Given $ 0<s<1$ and $x,y\in \Bbb R^d$, such that $|x|,|y|\ge 1$
I would like to prove that $$||x|^{s/2}-|y|^{s/2}|\le 2|x-y|^{s/2}$$
so far I am not getting the good bound. Here is what I have tried
$$\begin{align}|x|^{s/2}&\le (|x-y|+|y|)^{s/2}\le 2^{s/2}\max\{|x-y|^{s/2},|y|^{s/2}\}\\ &\le2^{s/2+1}(|x-y|^{s/2}+|y|^{s/2})\end{align}$$
This estimate doesn't seem to be helpful. Any idea?

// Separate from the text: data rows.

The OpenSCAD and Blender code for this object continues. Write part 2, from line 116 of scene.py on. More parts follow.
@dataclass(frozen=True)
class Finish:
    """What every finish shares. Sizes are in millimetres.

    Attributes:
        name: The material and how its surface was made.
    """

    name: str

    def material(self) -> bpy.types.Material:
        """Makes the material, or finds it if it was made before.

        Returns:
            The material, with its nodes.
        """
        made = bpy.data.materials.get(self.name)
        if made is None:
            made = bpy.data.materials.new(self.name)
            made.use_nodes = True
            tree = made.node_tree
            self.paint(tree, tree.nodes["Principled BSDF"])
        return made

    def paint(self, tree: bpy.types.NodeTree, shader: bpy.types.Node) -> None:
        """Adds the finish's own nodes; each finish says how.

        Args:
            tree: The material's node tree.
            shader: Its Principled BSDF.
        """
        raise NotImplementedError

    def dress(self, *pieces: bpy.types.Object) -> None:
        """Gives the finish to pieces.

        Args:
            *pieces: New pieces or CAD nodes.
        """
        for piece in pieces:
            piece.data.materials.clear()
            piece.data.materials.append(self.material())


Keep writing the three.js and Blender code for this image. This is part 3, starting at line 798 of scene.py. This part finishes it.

Define $f(x)=(x+1)^{\frac{s}{2}}-x^{\frac{s}{2}}-1$, $x>0$. Note that, $f'(x)=\frac{s}{2}\left((x+1)^{\frac{s-2}{2}}-x^{\frac{s-2}{2}}\right)\le0$, because $x+1\ge x$ and $\frac{s-2}{2}<0.$ So, for $x>0$, $f$ is decreasing, then $f(x)\le f(0)$ for $x>0$. Therefore, $$(x+1)^{\frac{s}{2}}\le x^{\frac{s}{2}}+1.$$ Replace $x$ for $\frac{x}{y}$, $x,y>0$, we obtain, $$\left(\frac{x}{y}+1\right)^{\frac{s}{2}}\le \left(\frac{x}{y}\right)^{\frac{s}{2}}+1.$$ Therefore, $$\left(x+y\right)^{\frac{s}{2}}\le x^{\frac{s}{2}}+y^{\frac{s}{2}}\tag{1}.$$ Now using $(1)$ we have $$ |x|^{\frac{s}{2}}\leq (|x-y|+|y|)^{\frac{s}{2}}\leq |x-y|^{\frac{s}{2}}+|y|^{\frac{s}{2}}. $$ Hence, $$ |x|^{\frac{s}{2}}-|y|^{\frac{s}{2}}\leq |x-y|^{\frac{s}{2}}. $$ At the same way $$ |y|^{\frac{s}{2}}\leq (|y-x|+|x|)^{\frac{s}{2}}\leq |x-y|^{\frac{s}{2}}+|x|^{\frac{s}{2}}. $$ Then, $$ |y|^{\frac{s}{2}}-|x|^{\frac{s}{2}}\leq |x-y|^{\frac{s}{2}}. $$ Therefore $$ ||x|^{\frac{s}{2}}-|y|^{\frac{s}{2}}|\leq |x-y|^{\frac{s}{2}}\leq2|x-y|^{\frac{s}{2}}. $$